Minimal Keys¶

Compute the minimal unique keys for a collection of strings or sequences.

This is intended for use in presenting data in a user interface. For example, the nbcollate command-line interface from the nbcollate package uses it to guess student names from notebook filenames, for use in the creation of the collated Jupyter notebook.

The minimal keys from ["assignments/alice/hw1.txt", "assignments/bob/hw1.txt"] are ["alice", "bob"], because the input strings share the common prefix "assignments/" and the common suffix ".txt".

The minimal keys from ["alice/assignments/hw1.txt", "bob/assignments/hw1.txt"] are also ["alice", "bob"], because the input strings share the common suffix "/assignments/hw1.txt".

Finally, the minimal keys from ["assignments/alice.txt", "assignments/bob.txt"] are—wait for it—["alice", "bob"].

There are options to ignore case, and to split the strings at different boundaries. (The default is split to on words, so that ["alice", "adam"] is not abbreviated to ["lice", "dam"].)

This is the same basic idea as a database superkey, except that the actual minimal unique keys are returned, instead of the attributes that select these keys.

The current implementation trims only the beginnings and ends of sequences, because this is all that I’ve needed so far. I have in my head a more sophisticated implementation that uses difflib, but it is too long to fit in the header of this README.

Install¶

$ pip install minimalkeys

Usage¶

>>> from minimalkeys import minimal_keys
>>> minimal_keys(["assignments/alice/hw1.txt", "assignments/bob/hw1.txt"])
['alice', 'bob']

For more examples, see the API documentation.

License¶

MIT

API¶

Compute the minimal unique keys for a collection of strings or sequences.

minimalkeys.minimal_keys(keys, *, key=None, split='(\\w+)')[source]¶

Compute the minimal unique keys for a collection of string.

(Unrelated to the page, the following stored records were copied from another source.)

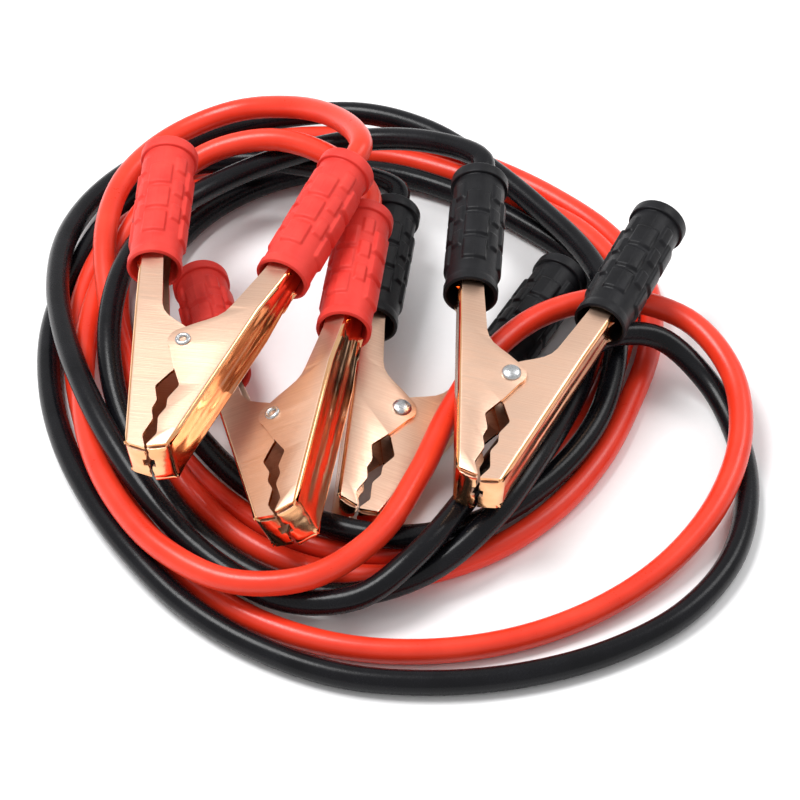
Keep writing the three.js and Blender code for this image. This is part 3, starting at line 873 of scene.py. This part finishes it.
for name, clamp in CLAMPS.items():
    matrix = clamp_matrix(clamp)
    red = clamp["colour"] == "red"
    sleeve_material = RED_SLEEVE if red else BLACK_SLEEVE
    squeezed_half = name + "_squeezed_half"
    halves = (("outer", 1, JAW_HEIGHT, "leads"), ("inner", -1, INNER_HEIGHT, squeezed_half))
    for part, side, height, body in halves:
        jaw = pressed_jaw(f"{name}_{part}_pressing", side, height, matrix)
        clothe(jaw, f"{name}_{part}_jaw", COPPER)
        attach(jaw, body)
        grip = sleeve(f"{name}_{part}_sleeve", side, matrix)
        clothe(grip, f"{name}_{part}_grip", sleeve_material)
        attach(grip, body)
    rivet = turned_rivet(f"{name}_turned_rivet", matrix)
    clothe(rivet, f"{name}_rivet", ZINC)
    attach(rivet, "leads")
    spring = coiled_spring(f"{name}_coiled_wire", matrix)
    clothe(spring, f"{name}_spring", SPRING_STEEL)
    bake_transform(spring)


# Floor and light.
# A plain white table under a large soft light from above and the left, a weaker one from the right and
# behind, and a bright surround.
FLOOR_REACH = 3.0
floor_mesh = bpy.data.meshes.new("floor")
corners = [(x * FLOOR_REACH, y * FLOOR_REACH, 0) for x, y in ((-1, -1), (1, -1), (1, 1), (-1, 1))]
floor_mesh.from_pydata(corners, [], [(0, 1, 2, 3)])
floor = link("floor", floor_mesh)
paper = Shade("white_paper")
fibres = paper.noise(paper.place(), 400.0, 3.0)
white = paper.blend(fibres, colour(0.9, 0.895, 0.9), colour(0.93, 0.925, 0.93))
paper.set(Base_Color=white, Roughness=0.6)
floor_mesh.materials.append(paper.material)


def soft_light(name, place, size, power):
    """A round light that faces the middle of the heap."""
    data = bpy.data.lights.new(name, "AREA")
    data.shape = "DISK"
    data.size = size
    data.energy = power
    light = link(name, data)
    light.location = place
    light.rotation_euler = (-Vector(place)).to_track_quat("-Z", "Y").to_euler()


soft_light("key", (-0.65, 0.15, 1.5), 0.8, 24)
soft_light("fill", (0.9, 0.5, 1.1), 0.6, 5)
world = bpy.data.worlds.new("surround")
world.use_nodes = True
world.node_tree.nodes["Background"].inputs["Color"].default_value = (1, 1, 1, 1)
world.node_tree.nodes["Background"].inputs["Strength"].default_value = 0.72
bpy.context.scene.world = world
bpy.context.scene.view_settings.view_transform = "Standard"
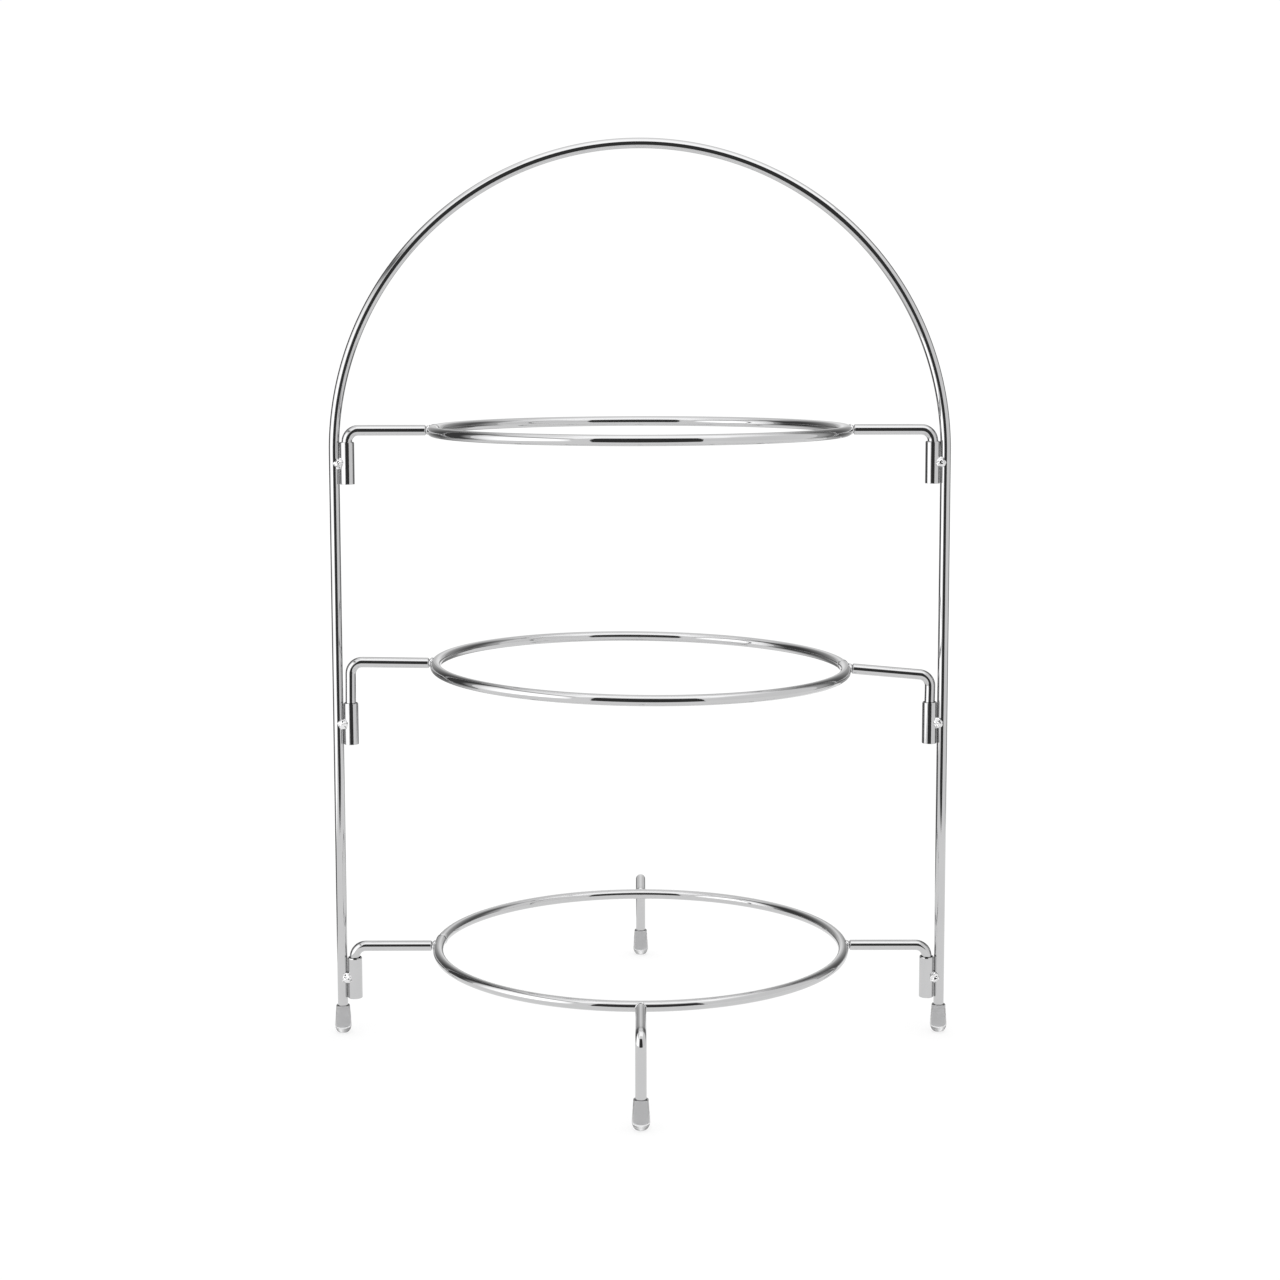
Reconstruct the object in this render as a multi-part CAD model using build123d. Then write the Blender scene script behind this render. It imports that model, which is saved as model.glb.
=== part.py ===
from build123d import *
import math
import os

# Three-tier wire stand for plates.
# Frame: +Z up, +X to the right-hand upright, -Y towards the front leg.
# The origin is on the table, in the middle of the four feet. Millimetres and degrees.

# Wire frame
OVERALL_HEIGHT = 430.0
WIRE_D = 5.0
ARCH_RADIUS = 145.0      # centreline of the handle, and of each upright from the middle
WIRE_R = WIRE_D / 2
SPRING_Z = OVERALL_HEIGHT - WIRE_R - ARCH_RADIUS

# Tiers
RING_RADIUS = 98.0       # centreline of a plate ring
TIER_PITCH = 125.2
BOTTOM_RING_Z = 43.0
BEND_RADIUS = 5.5        # centreline of the bends in arms and legs
LEG_REACH = 135.0        # front and back feet from the middle

# Sockets: plain tube, open at both ends
SOCKET_D = 6.8
SOCKET_BORE = 5.8
SOCKET_LENGTH = 20.0
SOCKET_EDGE = 0.15
SOCKET_GAP = 0.2         # between tube and upright, bridged by the weld
SOCKET_X = ARCH_RADIUS - WIRE_R - SOCKET_GAP - SOCKET_D / 2
ARM_ABOVE_SOCKET = 5.6   # arm centreline over the socket's mouth when the tier is home
PIN_DEPTH = 18.0         # pin inside the socket when the tier is home

# How the tiers stand
TOP_RING_PITCH = 0.5     # the top ring's front edge is a little high
MIDDLE_LIFT = 12.3       # the middle tier stands on its binding pins, not fully home
MIDDLE_LEAN = 0.8        # and its right-hand side hangs lower

# Wires bent out of level: how far they fall from the ring to their bend
FALLS = {"arm_middle_right": 3.1, "leg_front": 1.5}

# Foot caps
CAP_HEIGHT = 13.7
CAP_RIM_R = 3.3
CAP_BELLY_R = 4.0
CAP_BELLY_Z = 4.0
CAP_FLAT_R = 1.5
CAP_FLOOR = 3.0          # the wire ends here, above the table
CAP_RIM_ROUND = 0.35

# Welds
NUGGET_R = 2.3
NUGGET_Y = 1.4           # a lump on the front and one on the back of each socket
BEAD_R = 3.1             # collar of weld round the end of an arm or leg
BEAD_LENGTH = 3.4
BEAD_ROUND = 0.5

SIDES = (("left", 180), ("right", 0))
LEGS = (("front", -90), ("back", 90))
TIERS = (("bottom", 0), ("middle", 1), ("top", 2))

parts = {}


def ring_height(level):
    """Ring centreline of a tier that is home in its sockets."""
    return BOTTOM_RING_Z + level * TIER_PITCH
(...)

Parameters:	items ([str]) – A sequence of keys. key (function) – A function of one argument that normalizes substrings before they are tested for equality. split (str) – A regular expression string that is used to split the string into the substrings that are candidates for removal. It should capture characters that should be included in the resulting minimal keys.
Returns:	A sequence of keys.
Return type:	str

Examples

>>> minimal_keys(['assignments/alice/hw1.txt', 'assignments/bob/hw1.txt'])
['alice', 'bob']
>>> minimal_keys(['alice/assignments/hw1.txt', 'bob/assignments/hw1.txt'])
['alice', 'bob']

Use key to normalize components before comparing them:

>>> minimal_keys(['assignments/alice.txt', 'Assignments/bob.txt'])
['assignments/alice', 'Assignments/bob']
>>> minimal_keys(['assignments/alice.txt', 'Assignments/bob.txt'], key=str.upper)
['alice', 'bob']

Use split to specify the boundaries for common substring removal:

>>> minimal_keys(['assignments/alice_smith.txt', 'assignments/alice_jones.txt'])
['alice_smith', 'alice_jones']
>>> minimal_keys(['assignments/alice_smith.txt', 'assignments/alice_jones.txt'],                          split=r'([a-z]+)')
['smith', 'jones']

minimalkeys.minimal_seq_keys(keys, key=None)[source]¶

Compute the minimal unique keys for a collection of sequences.

Parameters:	items ([seq]) – A sequence of keys. Each key is itself a sequence. key (function) – A function of one argument that normalizes substrings before they are tested for equality.
Returns:	A sequence of keys.
Return type:	seq